Lori J. Wirth, MD, discusses sequencing therapies for patients with NTRK fusion–positive advanced thyroid cancer.
Lori J. Wirth, MD, associate professor of medicine at Harvard Medical School and medical director of the Center for Head and Neck Cancers at Massachusetts General Hospital, discusses sequencing therapies for patients with NTRK fusion–positive advanced thyroid cancer.
Wirth says she would use the NTRK inhibitor larotrectinib (Vitrakvi) as first-line therapy based on its 75% objective response rate (ORR) in clinical trials. Larotrectinib received a tissue-agnostic FDA approval for solid tumors with an NTRK fusion, including in the first line if there is no satisfactory alternative treatment.
However, tumors can develop acquired resistance to NTRK inhibition, so if a patient progressed on larotrectinib, she recommends identifying the mechanism of resistance to find a clinical trial for a second-generation NTRK inhibitor that may prove effective.
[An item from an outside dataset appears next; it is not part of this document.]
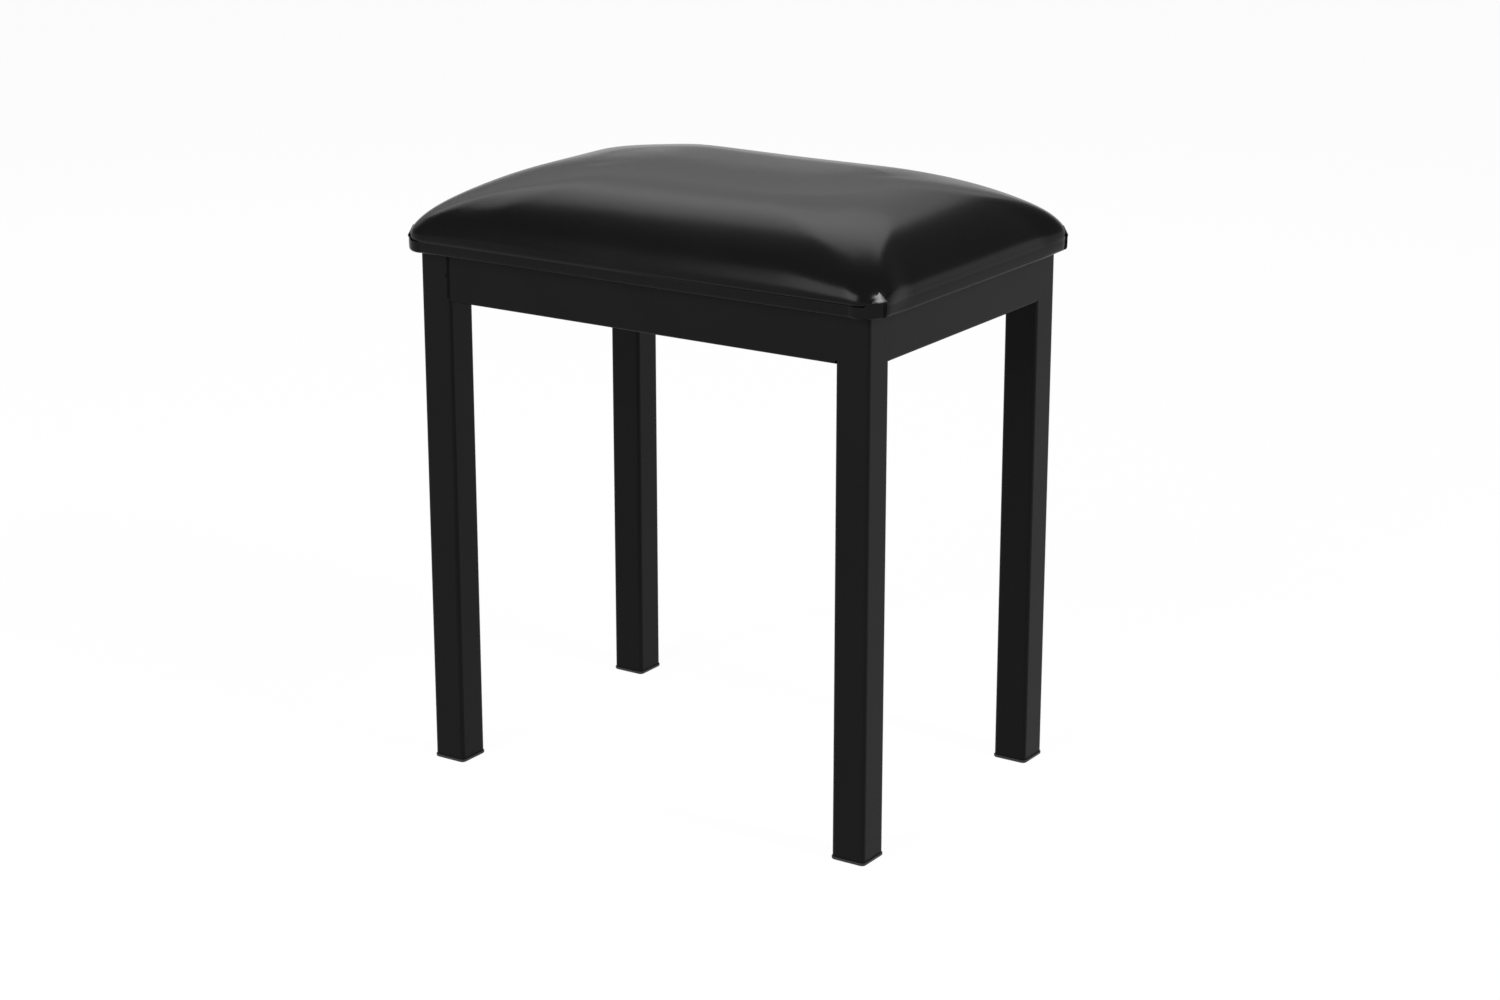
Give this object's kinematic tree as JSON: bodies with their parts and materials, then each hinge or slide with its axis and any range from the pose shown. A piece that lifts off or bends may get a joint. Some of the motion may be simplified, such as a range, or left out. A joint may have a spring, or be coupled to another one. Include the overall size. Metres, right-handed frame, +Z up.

Entrectinib (Rozlytrek) is another NTRK inhibitor with the same indication, but it would be less likely to be effective against a tumor that developed resistance to larotrectinib, so it should not be used as second-line therapy, according to Wirth. Another next-line option is a multikinase inhibitor such as lenvatinib (Lenvima), which has shown efficacy in radioiodine-refractory advanced thyroid cancer. However, there are no data on the use of lenvatinib in a patient with acquired resistance to larotrectinib.
TRANSCRIPTION:
0:08 | For patients with NTRK fusion–positive advanced thyroid cancer, generally, I do use larotrectinib in the first line because of the high ORR and very good tolerability. We do know that patients can develop acquired resistance—so they can respond beautifully, but then ultimately begin to develop progression. In patients with acquired resistance, we biopsy the lesion that's growing and do genotyping to see if we can identify the mechanism of acquired resistance. If we have a clinical trial that the patient can enroll on, then we would favor participation in clinical trials because there are second-generation NTRK inhibitors that are being studied now, in the phase 1/phase 2 setting.
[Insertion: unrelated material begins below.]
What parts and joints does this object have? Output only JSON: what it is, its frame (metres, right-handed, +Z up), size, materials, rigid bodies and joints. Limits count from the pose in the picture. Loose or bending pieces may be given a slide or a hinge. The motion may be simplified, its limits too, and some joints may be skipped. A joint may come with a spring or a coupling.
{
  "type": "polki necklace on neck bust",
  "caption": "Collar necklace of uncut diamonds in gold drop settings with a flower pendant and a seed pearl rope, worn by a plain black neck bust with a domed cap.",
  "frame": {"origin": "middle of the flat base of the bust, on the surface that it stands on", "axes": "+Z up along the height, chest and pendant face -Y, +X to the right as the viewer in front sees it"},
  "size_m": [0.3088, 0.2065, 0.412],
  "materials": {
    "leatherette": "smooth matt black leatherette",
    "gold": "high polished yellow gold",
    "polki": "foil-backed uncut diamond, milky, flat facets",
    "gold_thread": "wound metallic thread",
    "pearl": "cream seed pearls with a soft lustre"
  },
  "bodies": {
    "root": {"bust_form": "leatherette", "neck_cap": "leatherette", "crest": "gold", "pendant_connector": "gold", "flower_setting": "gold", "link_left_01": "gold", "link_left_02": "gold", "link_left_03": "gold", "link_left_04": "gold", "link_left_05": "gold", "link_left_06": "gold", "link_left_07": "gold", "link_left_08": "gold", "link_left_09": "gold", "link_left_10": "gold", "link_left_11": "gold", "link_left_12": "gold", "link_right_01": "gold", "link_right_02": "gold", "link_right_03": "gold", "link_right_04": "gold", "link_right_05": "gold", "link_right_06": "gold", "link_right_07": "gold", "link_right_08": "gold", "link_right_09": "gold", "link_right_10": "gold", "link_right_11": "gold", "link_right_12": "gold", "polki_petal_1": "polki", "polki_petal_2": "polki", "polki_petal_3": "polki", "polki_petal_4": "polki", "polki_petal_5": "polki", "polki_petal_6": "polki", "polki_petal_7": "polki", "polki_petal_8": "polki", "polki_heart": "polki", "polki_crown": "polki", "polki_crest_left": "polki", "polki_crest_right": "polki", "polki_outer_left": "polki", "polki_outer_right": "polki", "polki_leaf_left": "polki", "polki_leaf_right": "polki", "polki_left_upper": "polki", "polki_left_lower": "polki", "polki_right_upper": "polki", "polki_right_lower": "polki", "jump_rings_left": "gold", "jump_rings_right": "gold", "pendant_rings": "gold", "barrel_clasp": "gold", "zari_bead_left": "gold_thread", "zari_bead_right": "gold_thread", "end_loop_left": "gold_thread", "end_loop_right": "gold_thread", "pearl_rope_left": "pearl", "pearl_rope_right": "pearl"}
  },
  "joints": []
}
If, however, a clinical trial option isn't available, then, in general, I wouldn't turn to another first-generation NTRK inhibitor like entrectinib because we think that the mechanisms of acquired resistance will mean that you can't cross over from larotrectinib to entrectinib and expect any activity with the other drug or vice versa. I think switching over to entrectinib is off the table. But certainly, if a patient is otherwise a candidate for a multikinase inhibitor, I think that that's a reasonable thing to try. I just don't know that we have much data yet on how likely it is that a patient with acquired resistance on larotrectinib would respond to a multikinase inhibitor like lenvatinib, but I'd certainly give lenvatinib a try.